__DATA FOR THIS EXERCISE__
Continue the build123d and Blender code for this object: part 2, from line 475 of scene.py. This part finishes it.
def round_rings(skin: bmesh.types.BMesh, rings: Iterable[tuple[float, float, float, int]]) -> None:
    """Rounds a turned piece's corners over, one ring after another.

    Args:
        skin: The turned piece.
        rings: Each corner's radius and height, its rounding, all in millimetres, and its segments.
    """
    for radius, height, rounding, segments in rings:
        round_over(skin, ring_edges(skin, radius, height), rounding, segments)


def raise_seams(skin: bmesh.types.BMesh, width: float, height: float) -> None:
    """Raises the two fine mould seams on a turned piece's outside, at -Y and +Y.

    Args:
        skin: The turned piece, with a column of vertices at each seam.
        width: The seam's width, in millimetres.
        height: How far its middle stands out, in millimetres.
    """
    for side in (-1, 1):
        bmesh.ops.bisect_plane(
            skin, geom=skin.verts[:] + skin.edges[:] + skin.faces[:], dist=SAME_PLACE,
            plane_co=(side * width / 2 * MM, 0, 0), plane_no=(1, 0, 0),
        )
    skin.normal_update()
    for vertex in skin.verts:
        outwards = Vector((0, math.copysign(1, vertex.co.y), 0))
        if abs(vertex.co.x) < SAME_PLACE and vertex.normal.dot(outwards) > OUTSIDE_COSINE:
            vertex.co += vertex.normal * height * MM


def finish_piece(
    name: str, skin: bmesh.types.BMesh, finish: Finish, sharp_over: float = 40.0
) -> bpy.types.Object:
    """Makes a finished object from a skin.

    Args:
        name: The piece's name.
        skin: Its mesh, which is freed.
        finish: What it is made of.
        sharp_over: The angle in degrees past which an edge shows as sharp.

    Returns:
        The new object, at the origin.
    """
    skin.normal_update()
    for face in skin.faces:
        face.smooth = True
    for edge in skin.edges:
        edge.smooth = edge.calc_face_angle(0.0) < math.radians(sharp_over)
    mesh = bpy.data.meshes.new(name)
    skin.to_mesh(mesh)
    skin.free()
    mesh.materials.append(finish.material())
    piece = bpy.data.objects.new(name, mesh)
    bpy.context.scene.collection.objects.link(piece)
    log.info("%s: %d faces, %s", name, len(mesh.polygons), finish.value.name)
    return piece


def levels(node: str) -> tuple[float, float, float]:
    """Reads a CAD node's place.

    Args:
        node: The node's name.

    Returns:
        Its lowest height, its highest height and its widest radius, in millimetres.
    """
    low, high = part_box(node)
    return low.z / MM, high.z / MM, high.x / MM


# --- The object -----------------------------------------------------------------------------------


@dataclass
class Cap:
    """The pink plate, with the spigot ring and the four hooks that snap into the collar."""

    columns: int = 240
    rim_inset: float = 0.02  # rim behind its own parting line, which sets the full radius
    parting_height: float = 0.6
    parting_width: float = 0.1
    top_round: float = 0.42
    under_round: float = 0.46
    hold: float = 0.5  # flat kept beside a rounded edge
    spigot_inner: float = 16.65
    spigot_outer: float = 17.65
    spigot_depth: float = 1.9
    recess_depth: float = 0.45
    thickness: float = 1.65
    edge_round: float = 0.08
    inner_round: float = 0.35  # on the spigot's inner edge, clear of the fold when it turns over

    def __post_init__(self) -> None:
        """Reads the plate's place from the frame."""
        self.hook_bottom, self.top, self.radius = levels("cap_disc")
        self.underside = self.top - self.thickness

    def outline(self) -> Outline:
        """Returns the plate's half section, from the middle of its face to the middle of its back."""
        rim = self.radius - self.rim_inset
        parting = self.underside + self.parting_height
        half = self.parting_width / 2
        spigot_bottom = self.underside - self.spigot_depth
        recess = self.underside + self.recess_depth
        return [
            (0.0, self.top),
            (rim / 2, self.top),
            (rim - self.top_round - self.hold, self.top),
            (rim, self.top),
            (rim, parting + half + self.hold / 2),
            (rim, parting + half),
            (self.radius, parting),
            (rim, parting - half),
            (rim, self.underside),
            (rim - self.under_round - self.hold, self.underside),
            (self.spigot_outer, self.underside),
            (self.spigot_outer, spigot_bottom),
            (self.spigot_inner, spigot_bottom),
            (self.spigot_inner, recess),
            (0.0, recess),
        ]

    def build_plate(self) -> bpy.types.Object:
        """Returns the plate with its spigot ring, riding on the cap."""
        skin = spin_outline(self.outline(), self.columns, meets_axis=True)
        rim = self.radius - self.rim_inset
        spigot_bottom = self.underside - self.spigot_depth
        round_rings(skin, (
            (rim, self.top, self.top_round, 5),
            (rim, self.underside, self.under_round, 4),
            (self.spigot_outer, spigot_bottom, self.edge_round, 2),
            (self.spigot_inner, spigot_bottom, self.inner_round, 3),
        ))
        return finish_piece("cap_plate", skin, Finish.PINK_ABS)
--
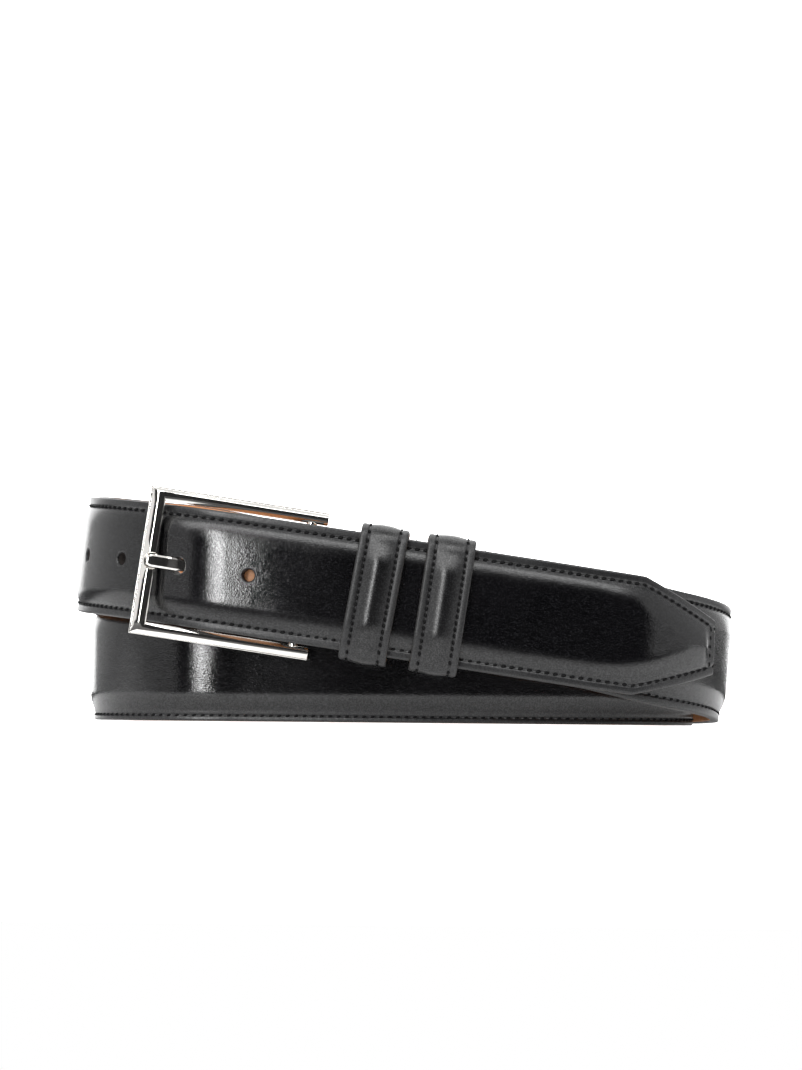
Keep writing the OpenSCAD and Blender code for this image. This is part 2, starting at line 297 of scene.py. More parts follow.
...
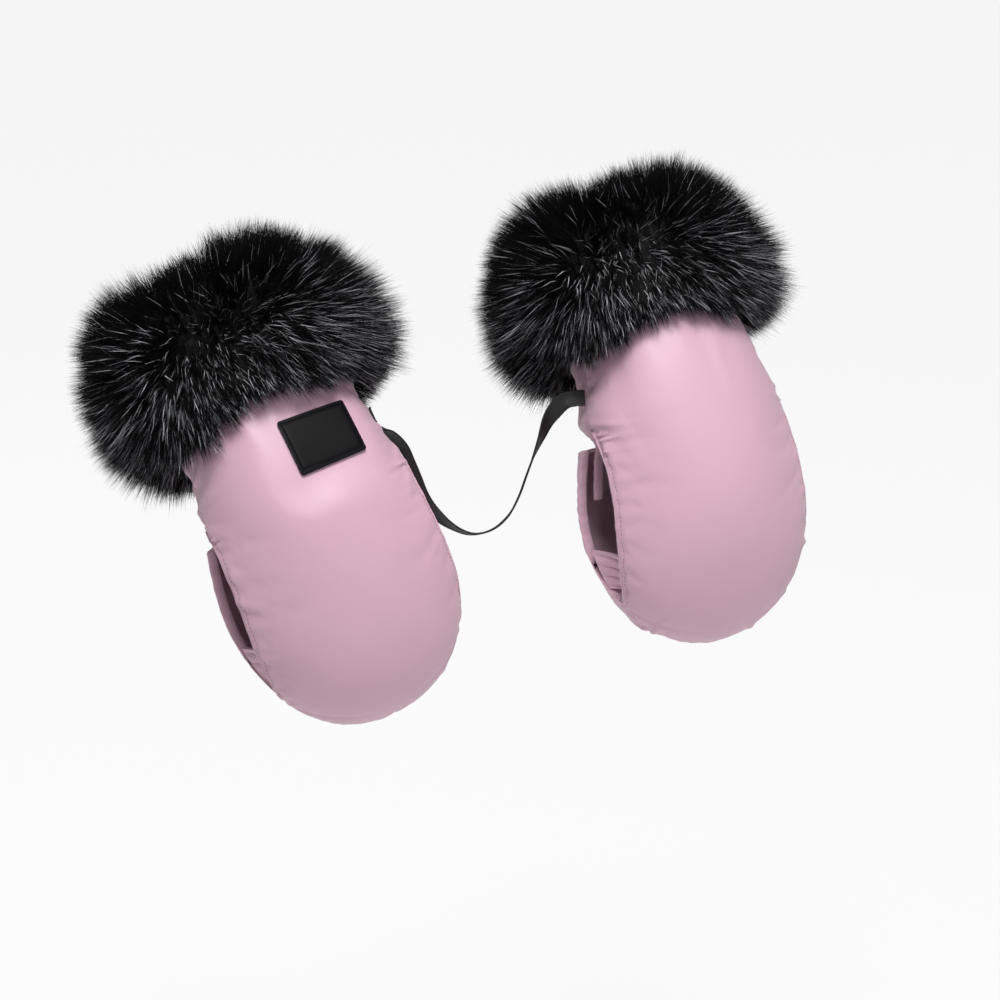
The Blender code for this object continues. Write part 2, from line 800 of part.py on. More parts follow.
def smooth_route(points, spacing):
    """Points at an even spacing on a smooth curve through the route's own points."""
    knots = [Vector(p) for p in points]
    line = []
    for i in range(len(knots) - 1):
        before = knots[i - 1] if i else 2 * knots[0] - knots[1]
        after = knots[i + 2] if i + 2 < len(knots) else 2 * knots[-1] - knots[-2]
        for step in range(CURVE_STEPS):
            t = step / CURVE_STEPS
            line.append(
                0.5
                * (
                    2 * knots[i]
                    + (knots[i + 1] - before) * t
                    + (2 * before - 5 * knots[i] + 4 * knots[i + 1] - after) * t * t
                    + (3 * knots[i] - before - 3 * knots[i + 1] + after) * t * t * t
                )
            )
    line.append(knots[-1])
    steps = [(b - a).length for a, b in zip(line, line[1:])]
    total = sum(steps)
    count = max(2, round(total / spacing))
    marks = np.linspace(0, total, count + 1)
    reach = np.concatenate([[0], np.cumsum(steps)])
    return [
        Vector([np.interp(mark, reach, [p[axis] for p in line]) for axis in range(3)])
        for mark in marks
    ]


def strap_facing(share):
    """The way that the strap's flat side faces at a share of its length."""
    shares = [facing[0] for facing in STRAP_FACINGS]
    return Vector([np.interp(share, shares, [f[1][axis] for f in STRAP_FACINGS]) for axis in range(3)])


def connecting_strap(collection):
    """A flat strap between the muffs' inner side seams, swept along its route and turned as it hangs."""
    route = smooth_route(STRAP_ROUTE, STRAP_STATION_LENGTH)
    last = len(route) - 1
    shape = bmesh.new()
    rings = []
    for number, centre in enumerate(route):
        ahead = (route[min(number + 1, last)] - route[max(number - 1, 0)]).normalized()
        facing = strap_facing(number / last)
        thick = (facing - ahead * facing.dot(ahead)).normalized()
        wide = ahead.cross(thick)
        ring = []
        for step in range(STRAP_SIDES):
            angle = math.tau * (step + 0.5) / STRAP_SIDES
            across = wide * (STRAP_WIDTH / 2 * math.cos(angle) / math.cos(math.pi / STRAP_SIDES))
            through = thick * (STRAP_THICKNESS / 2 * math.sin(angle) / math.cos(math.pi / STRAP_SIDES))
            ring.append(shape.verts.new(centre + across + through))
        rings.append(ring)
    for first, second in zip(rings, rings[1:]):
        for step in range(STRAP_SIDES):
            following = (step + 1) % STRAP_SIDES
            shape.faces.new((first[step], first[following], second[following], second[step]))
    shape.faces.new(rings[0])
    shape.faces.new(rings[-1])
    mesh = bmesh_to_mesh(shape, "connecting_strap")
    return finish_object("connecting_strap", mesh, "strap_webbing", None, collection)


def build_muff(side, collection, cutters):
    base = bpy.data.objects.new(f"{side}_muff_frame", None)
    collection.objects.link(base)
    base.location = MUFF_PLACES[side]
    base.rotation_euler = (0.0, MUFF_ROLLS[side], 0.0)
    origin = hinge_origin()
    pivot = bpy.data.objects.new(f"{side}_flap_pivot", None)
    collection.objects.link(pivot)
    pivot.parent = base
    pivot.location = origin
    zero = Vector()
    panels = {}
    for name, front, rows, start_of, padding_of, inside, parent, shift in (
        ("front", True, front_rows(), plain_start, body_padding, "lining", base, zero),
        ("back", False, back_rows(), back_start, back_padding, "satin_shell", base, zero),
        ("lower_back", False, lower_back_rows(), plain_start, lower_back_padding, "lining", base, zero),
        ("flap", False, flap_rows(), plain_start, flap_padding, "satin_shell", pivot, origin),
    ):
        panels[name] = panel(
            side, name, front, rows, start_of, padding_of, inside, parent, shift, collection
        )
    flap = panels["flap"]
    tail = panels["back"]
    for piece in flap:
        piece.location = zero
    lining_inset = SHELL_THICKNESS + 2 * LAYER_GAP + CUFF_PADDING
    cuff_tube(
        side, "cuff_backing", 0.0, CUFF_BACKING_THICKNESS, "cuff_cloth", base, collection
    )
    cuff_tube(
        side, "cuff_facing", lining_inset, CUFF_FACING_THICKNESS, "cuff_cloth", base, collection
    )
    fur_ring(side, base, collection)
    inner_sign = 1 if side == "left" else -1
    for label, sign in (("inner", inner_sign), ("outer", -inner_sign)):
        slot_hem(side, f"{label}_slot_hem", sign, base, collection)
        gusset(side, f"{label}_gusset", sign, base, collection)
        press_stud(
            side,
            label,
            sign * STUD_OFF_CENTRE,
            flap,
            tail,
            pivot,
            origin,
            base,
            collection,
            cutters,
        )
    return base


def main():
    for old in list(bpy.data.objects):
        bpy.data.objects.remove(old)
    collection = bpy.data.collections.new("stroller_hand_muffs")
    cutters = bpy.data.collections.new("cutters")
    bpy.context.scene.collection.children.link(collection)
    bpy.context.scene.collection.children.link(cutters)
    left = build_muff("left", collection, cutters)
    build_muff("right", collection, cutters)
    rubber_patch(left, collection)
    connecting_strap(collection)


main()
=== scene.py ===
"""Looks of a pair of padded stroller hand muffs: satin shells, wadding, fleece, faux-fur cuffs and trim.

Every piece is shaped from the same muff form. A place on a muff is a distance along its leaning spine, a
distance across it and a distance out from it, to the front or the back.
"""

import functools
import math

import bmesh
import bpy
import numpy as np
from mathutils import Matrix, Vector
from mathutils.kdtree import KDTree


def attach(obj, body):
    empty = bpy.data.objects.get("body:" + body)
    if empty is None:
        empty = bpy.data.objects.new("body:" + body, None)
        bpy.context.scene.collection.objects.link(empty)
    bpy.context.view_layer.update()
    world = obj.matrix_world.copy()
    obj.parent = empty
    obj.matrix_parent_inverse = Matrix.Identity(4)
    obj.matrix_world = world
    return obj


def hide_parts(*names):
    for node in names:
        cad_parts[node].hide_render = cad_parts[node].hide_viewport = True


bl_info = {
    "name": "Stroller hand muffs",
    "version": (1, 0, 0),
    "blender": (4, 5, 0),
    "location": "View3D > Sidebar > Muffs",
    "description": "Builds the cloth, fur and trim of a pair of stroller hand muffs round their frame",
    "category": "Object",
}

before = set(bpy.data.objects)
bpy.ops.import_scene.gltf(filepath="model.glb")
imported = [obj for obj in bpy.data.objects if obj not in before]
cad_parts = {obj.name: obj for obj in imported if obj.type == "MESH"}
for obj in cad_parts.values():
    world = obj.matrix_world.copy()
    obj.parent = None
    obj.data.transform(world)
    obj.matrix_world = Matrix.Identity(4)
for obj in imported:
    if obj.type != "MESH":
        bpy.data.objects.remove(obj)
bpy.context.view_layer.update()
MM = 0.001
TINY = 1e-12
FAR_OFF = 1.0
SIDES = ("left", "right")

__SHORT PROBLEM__
Using the data above, repeat exactly the lines that begin at the line with "for label, sign" and end at the line with "bpy.context.scene.collection.objects.link(empty)", both ends included.

__TASK ANSWER__
    for label, sign in (("inner", inner_sign), ("outer", -inner_sign)):
        slot_hem(side, f"{label}_slot_hem", sign, base, collection)
        gusset(side, f"{label}_gusset", sign, base, collection)
        press_stud(
            side,
            label,
            sign * STUD_OFF_CENTRE,
            flap,
            tail,
            pivot,
            origin,
            base,
            collection,
            cutters,
        )
    return base


def main():
    for old in list(bpy.data.objects):
        bpy.data.objects.remove(old)
    collection = bpy.data.collections.new("stroller_hand_muffs")
    cutters = bpy.data.collections.new("cutters")
    bpy.context.scene.collection.children.link(collection)
    bpy.context.scene.collection.children.link(cutters)
    left = build_muff("left", collection, cutters)
    build_muff("right", collection, cutters)
    rubber_patch(left, collection)
    connecting_strap(collection)


main()
=== scene.py ===
"""Looks of a pair of padded stroller hand muffs: satin shells, wadding, fleece, faux-fur cuffs and trim.

Every piece is shaped from the same muff form. A place on a muff is a distance along its leaning spine, a
distance across it and a distance out from it, to the front or the back.
"""

import functools
import math

import bmesh
import bpy
import numpy as np
from mathutils import Matrix, Vector
from mathutils.kdtree import KDTree


def attach(obj, body):
    empty = bpy.data.objects.get("body:" + body)
    if empty is None:
        empty = bpy.data.objects.new("body:" + body, None)
        bpy.context.scene.collection.objects.link(empty)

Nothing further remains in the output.